The chlorine isotope composition of Martian meteorites 2. Implications for the early solar system and the formation of Mars

We determined the chlorine isotope composition of 16 Martian meteorites using gas source mass spectrometry on bulk samples and in situ secondary ion microprobe analysis on apatite grains. Measured delta Cl-37 values range from -3.8 to + 8.6 parts per thousand. The olivinephyric shergottites are the isotopically lightest samples, with delta Cl-37 mostly ranging from -4 to -2 parts per thousand. Samples with evidence for a crustal component have positive delta Cl-37 values, with an extreme value of 8.6 parts per thousand. Most of the basaltic shergottites have intermediate delta Cl-37 values of -1 to 0 parts per thousand, except for Shergotty, which is similar to the olivine-phyric shergottites.
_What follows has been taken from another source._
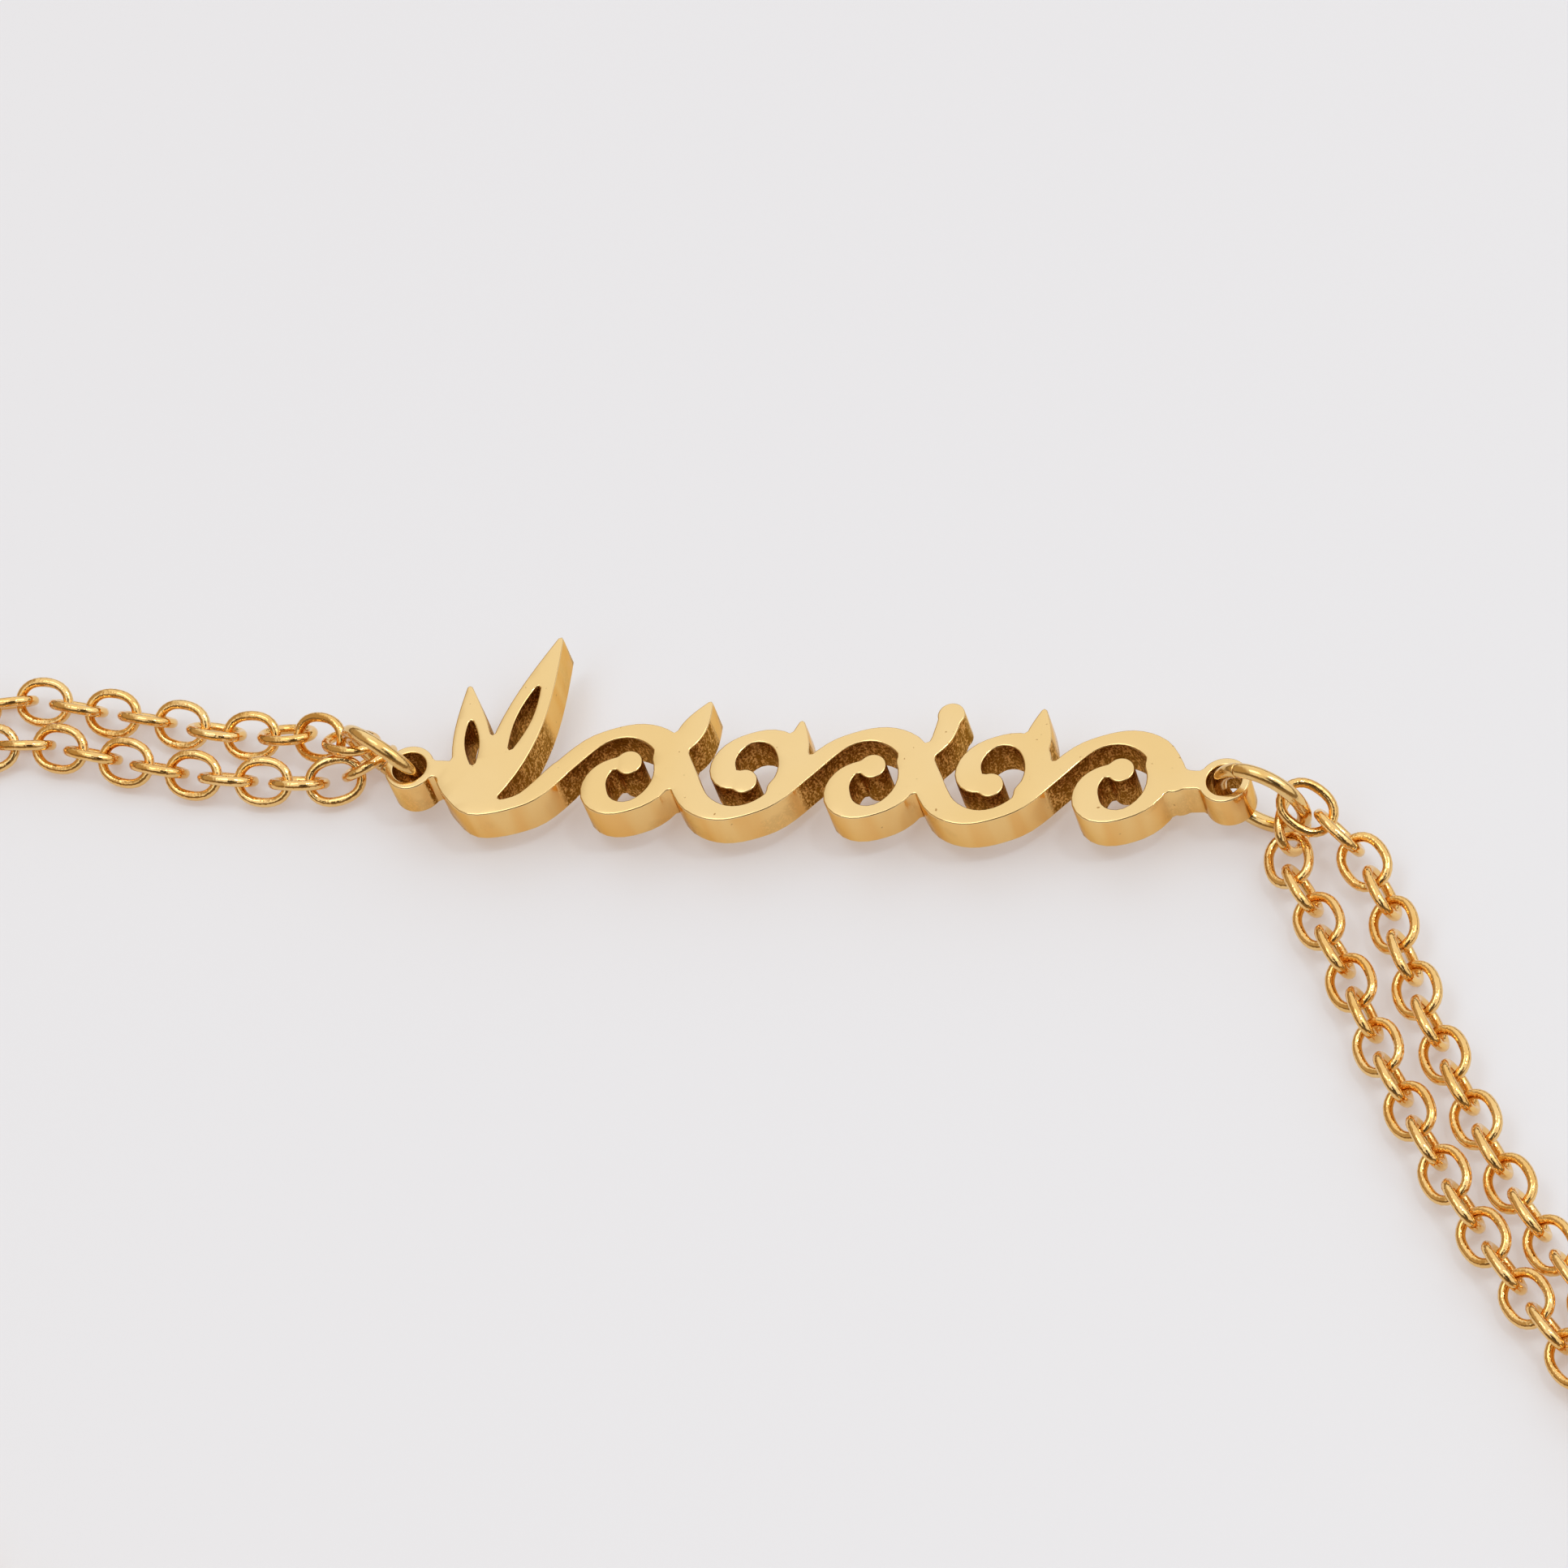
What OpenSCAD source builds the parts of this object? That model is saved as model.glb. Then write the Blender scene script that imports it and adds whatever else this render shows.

We interpret these data as due to mixing of a two-component system. The first component is the mantle value of -4 to -3 parts per thousand. This most likely represents the original bulk Martian Cl isotope value. The other endmember is a Cl-37-enriched crustal component. We speculate that preferential loss of (35) Cl to space has resulted in a high delta Cl-37 value for the Martian surface, similar to what is seen in other volatile systems. The basaltic shergottites are a mixture of the other two endmembers. The low delta Cl-37 value of primitive Mars is different from Earth and most chondrites, both of which are close to 0 parts per thousand. We are not aware of any parent-body process that could lower the delta Cl-37 value of the Martian mantle to -4 to -3 parts per thousand. Instead, we propose that this low delta Cl-37 value represents the primordial bulk composition of Mars inherited during accretion. The higher delta Cl-37 values seen in many chondrites are explained by later incorporation of Cl-37-enriched HCl-hydrate.